- _EXERCISE PROMPT_
Print the data that follows exactly.

########################################

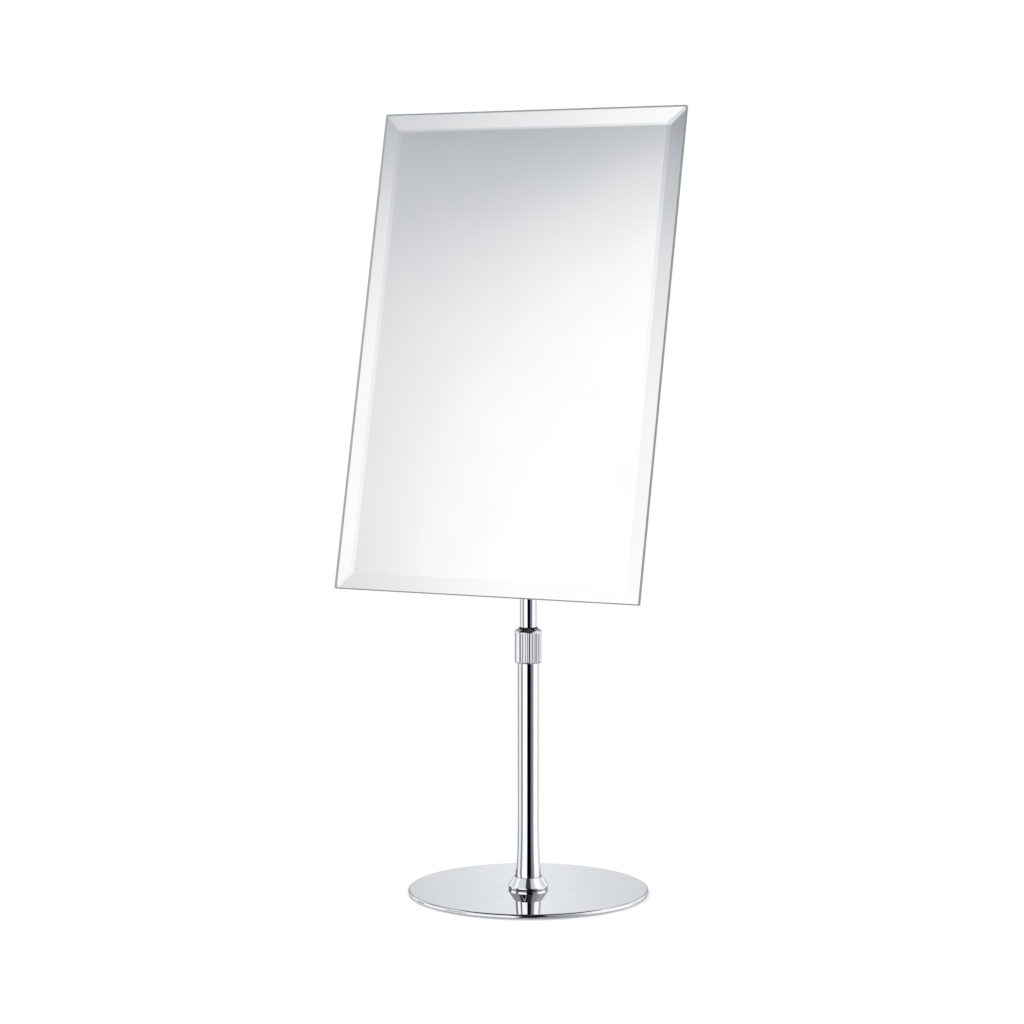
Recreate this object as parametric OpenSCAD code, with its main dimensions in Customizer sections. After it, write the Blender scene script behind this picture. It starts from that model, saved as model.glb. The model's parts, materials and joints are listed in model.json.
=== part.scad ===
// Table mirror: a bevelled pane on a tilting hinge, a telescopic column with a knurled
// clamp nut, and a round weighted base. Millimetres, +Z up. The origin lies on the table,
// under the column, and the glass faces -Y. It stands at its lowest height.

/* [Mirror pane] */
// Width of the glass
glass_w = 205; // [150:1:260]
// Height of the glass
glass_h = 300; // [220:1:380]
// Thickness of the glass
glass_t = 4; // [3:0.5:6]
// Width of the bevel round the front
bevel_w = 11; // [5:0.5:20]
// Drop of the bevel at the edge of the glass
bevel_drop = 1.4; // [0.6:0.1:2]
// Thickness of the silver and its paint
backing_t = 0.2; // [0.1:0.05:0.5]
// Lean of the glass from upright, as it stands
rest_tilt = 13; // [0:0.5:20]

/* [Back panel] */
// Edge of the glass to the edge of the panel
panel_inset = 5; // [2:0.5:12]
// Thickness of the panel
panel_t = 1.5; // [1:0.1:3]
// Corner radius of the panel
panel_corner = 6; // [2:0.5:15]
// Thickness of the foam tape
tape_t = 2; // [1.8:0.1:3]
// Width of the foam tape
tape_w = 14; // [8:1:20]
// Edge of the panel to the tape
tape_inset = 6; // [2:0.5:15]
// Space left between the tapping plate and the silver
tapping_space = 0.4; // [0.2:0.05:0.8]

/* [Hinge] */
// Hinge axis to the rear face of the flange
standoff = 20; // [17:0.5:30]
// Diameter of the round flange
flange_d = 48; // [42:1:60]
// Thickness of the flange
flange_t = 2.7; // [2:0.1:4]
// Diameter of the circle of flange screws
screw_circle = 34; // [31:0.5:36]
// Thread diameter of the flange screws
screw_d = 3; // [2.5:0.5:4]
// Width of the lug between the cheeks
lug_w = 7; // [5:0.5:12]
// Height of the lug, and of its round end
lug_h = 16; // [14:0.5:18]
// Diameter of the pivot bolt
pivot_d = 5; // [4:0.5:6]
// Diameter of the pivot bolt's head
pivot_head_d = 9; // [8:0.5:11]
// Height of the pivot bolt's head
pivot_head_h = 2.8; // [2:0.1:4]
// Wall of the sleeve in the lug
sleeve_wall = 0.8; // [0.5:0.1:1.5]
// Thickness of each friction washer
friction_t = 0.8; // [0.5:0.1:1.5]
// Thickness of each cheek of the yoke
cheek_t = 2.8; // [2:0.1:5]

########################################

- _CORRECT RESULT_
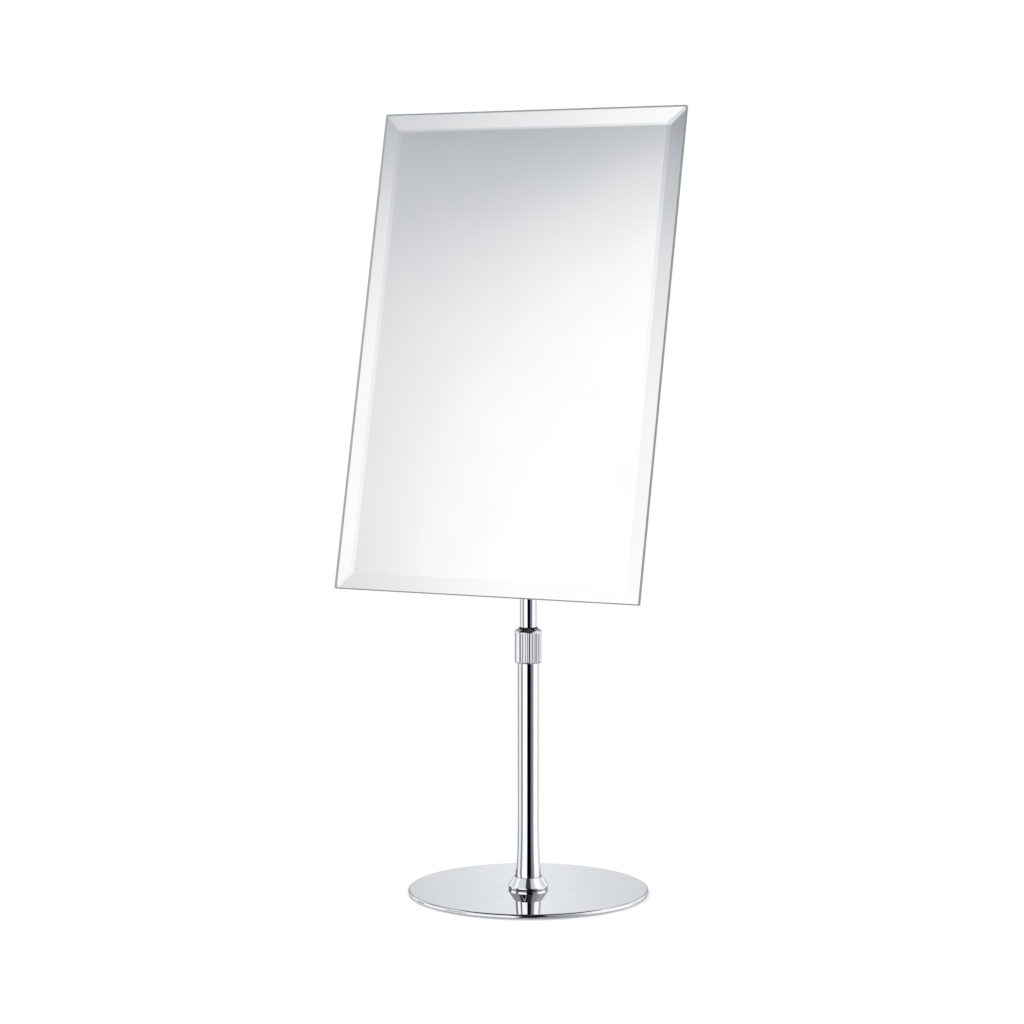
Recreate this object as parametric OpenSCAD code, with its main dimensions in Customizer sections. After it, write the Blender scene script behind this picture. It starts from that model, saved as model.glb. The model's parts, materials and joints are listed in model.json.
=== part.scad ===
// Table mirror: a bevelled pane on a tilting hinge, a telescopic column with a knurled
// clamp nut, and a round weighted base. Millimetres, +Z up. The origin lies on the table,
// under the column, and the glass faces -Y. It stands at its lowest height.

/* [Mirror pane] */
// Width of the glass
glass_w = 205; // [150:1:260]
// Height of the glass
glass_h = 300; // [220:1:380]
// Thickness of the glass
glass_t = 4; // [3:0.5:6]
// Width of the bevel round the front
bevel_w = 11; // [5:0.5:20]
// Drop of the bevel at the edge of the glass
bevel_drop = 1.4; // [0.6:0.1:2]
// Thickness of the silver and its paint
backing_t = 0.2; // [0.1:0.05:0.5]
// Lean of the glass from upright, as it stands
rest_tilt = 13; // [0:0.5:20]

/* [Back panel] */
// Edge of the glass to the edge of the panel
panel_inset = 5; // [2:0.5:12]
// Thickness of the panel
panel_t = 1.5; // [1:0.1:3]
// Corner radius of the panel
panel_corner = 6; // [2:0.5:15]
// Thickness of the foam tape
tape_t = 2; // [1.8:0.1:3]
// Width of the foam tape
tape_w = 14; // [8:1:20]
// Edge of the panel to the tape
tape_inset = 6; // [2:0.5:15]
// Space left between the tapping plate and the silver
tapping_space = 0.4; // [0.2:0.05:0.8]

/* [Hinge] */
// Hinge axis to the rear face of the flange
standoff = 20; // [17:0.5:30]
// Diameter of the round flange
flange_d = 48; // [42:1:60]
// Thickness of the flange
flange_t = 2.7; // [2:0.1:4]
// Diameter of the circle of flange screws
screw_circle = 34; // [31:0.5:36]
// Thread diameter of the flange screws
screw_d = 3; // [2.5:0.5:4]
// Width of the lug between the cheeks
lug_w = 7; // [5:0.5:12]
// Height of the lug, and of its round end
lug_h = 16; // [14:0.5:18]
// Diameter of the pivot bolt
pivot_d = 5; // [4:0.5:6]
// Diameter of the pivot bolt's head
pivot_head_d = 9; // [8:0.5:11]
// Height of the pivot bolt's head
pivot_head_h = 2.8; // [2:0.1:4]
// Wall of the sleeve in the lug
sleeve_wall = 0.8; // [0.5:0.1:1.5]
// Thickness of each friction washer
friction_t = 0.8; // [0.5:0.1:1.5]
// Thickness of each cheek of the yoke
cheek_t = 2.8; // [2:0.1:5]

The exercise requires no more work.